### Problem to work on
Find how many lines hold the word "materials" and give that number only.

════════════════

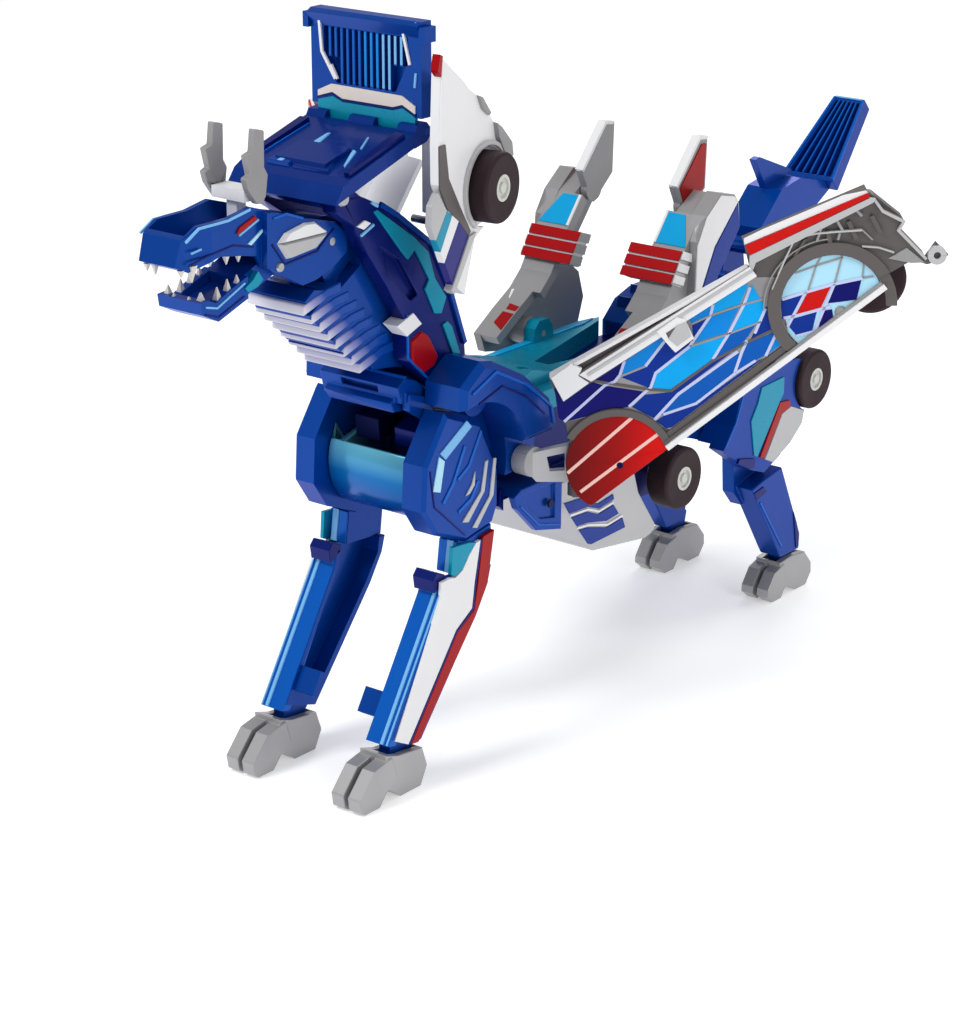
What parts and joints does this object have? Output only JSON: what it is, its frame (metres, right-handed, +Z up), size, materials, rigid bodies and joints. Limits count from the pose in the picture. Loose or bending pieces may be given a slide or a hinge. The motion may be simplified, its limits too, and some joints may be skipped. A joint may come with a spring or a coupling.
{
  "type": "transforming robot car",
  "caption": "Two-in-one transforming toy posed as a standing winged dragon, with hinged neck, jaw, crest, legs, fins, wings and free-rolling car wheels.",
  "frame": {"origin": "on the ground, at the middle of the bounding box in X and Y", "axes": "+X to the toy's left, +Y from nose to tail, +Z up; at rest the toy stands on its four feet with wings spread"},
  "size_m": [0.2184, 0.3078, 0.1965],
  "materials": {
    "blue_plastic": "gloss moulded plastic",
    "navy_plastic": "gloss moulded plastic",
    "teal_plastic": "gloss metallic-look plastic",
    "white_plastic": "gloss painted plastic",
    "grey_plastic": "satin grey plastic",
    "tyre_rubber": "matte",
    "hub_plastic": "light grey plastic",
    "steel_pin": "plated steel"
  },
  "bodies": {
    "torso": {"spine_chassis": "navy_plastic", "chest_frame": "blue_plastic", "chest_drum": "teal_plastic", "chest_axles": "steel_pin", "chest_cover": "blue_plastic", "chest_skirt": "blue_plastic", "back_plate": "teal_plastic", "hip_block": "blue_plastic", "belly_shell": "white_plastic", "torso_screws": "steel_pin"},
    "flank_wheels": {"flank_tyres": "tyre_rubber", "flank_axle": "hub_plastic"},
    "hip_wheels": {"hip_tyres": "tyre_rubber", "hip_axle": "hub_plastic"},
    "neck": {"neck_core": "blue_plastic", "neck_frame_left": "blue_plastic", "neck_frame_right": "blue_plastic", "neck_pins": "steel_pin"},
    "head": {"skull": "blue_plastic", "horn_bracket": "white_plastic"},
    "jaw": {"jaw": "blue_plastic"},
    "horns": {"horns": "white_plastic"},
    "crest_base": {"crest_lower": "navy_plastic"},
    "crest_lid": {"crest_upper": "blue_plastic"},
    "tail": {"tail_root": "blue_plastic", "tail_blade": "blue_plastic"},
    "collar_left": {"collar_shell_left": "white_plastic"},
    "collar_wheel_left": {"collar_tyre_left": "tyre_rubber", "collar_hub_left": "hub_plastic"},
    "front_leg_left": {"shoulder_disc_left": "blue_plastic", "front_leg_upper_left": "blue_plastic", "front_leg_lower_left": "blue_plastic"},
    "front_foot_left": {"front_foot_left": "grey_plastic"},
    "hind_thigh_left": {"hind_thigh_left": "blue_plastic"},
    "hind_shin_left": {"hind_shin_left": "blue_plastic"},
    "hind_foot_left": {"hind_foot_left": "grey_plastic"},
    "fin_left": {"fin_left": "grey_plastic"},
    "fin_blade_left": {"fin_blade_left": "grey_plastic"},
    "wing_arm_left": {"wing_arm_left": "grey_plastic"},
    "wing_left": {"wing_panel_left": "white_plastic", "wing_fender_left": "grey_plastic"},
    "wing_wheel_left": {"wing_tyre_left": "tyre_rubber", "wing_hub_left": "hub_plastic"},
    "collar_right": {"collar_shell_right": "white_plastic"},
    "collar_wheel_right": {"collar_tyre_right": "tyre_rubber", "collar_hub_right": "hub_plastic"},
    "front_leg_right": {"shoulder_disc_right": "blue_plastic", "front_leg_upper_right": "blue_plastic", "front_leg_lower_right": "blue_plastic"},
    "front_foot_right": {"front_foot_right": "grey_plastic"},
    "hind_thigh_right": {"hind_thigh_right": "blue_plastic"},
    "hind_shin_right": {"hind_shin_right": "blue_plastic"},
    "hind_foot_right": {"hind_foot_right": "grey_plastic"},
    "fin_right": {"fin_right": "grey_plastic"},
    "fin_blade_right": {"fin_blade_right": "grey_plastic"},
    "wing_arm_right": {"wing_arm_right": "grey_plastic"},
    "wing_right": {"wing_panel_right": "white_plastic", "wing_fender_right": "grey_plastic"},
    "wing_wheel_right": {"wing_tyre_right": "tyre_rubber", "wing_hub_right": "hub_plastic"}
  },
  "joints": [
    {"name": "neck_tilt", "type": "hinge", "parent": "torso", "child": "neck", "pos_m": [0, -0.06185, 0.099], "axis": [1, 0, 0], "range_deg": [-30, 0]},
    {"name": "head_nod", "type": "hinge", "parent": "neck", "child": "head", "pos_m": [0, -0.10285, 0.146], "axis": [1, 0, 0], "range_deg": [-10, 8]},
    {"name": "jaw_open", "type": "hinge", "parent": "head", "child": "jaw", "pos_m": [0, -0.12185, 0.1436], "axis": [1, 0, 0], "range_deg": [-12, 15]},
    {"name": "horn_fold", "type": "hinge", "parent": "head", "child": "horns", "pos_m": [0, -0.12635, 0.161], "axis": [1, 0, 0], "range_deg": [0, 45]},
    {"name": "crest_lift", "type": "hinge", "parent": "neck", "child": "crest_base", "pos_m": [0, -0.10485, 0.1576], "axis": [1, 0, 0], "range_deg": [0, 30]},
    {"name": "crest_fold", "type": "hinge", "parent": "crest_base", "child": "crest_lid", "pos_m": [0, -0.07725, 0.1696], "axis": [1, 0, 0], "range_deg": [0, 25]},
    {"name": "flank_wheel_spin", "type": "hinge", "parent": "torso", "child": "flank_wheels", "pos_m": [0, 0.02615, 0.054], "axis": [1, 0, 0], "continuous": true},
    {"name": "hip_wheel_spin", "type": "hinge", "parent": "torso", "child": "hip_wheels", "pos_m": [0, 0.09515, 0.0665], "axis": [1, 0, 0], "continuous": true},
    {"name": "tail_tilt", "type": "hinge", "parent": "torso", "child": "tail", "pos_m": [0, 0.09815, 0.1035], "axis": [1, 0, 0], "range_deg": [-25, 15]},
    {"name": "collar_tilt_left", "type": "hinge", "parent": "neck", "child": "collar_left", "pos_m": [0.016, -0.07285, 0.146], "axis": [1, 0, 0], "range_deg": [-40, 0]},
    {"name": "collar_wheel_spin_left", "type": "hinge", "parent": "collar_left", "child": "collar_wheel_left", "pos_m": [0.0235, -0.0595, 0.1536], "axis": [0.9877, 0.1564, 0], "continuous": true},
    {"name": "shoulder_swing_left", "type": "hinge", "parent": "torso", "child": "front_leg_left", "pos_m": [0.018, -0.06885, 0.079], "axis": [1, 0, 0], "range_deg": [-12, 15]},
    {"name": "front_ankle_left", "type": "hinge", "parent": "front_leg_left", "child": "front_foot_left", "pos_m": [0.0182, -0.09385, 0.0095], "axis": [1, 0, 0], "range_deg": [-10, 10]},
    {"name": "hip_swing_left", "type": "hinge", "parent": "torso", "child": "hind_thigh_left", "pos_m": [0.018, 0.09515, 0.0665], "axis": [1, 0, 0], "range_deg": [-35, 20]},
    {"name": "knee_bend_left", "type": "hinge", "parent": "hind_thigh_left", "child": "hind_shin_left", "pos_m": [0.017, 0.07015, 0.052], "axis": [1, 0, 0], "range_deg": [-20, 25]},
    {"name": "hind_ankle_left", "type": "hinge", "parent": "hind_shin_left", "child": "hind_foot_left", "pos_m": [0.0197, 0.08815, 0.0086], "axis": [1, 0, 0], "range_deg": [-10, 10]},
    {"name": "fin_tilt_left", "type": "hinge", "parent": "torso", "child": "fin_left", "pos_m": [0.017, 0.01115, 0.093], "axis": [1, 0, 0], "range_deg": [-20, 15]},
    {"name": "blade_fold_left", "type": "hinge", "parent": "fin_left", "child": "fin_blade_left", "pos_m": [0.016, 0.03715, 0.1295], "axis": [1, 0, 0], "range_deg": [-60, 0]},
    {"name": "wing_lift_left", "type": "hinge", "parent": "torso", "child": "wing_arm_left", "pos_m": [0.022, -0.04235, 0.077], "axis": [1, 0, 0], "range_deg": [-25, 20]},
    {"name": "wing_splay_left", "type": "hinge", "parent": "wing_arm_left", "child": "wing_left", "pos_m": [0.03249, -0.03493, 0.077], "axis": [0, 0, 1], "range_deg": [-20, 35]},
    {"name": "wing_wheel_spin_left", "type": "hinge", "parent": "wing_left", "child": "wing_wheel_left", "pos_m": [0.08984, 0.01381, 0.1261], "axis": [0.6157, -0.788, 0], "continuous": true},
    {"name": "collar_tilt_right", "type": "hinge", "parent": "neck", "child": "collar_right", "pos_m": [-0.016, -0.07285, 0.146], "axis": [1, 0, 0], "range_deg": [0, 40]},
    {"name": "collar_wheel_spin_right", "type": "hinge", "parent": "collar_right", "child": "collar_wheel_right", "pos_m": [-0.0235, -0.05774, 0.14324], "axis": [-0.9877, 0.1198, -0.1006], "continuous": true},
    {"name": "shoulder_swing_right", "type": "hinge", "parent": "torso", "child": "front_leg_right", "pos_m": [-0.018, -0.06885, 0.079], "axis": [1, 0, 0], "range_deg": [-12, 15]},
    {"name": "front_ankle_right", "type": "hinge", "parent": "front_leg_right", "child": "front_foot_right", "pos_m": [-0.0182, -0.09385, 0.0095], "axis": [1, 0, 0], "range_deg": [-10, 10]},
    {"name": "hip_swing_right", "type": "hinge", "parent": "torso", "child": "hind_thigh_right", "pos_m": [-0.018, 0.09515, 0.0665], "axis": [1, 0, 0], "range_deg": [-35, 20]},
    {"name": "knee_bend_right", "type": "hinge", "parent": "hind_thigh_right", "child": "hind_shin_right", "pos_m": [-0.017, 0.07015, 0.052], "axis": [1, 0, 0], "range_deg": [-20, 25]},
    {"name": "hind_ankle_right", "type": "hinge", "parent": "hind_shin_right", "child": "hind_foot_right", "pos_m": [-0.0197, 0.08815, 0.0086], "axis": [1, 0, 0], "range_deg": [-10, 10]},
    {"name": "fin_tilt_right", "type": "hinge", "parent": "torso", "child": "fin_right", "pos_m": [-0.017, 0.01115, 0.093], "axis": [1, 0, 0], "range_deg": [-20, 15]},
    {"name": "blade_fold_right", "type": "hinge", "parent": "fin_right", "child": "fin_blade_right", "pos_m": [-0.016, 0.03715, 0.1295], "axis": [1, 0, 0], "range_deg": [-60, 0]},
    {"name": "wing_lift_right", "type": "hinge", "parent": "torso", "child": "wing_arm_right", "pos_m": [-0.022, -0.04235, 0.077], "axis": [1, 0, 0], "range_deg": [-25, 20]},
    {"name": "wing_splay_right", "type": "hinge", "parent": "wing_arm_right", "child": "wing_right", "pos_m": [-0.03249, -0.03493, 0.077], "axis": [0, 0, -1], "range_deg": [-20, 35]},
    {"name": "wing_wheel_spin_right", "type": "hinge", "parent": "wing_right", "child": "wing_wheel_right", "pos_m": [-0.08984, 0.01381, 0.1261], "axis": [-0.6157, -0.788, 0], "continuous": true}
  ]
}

════════════════

### Full answer
2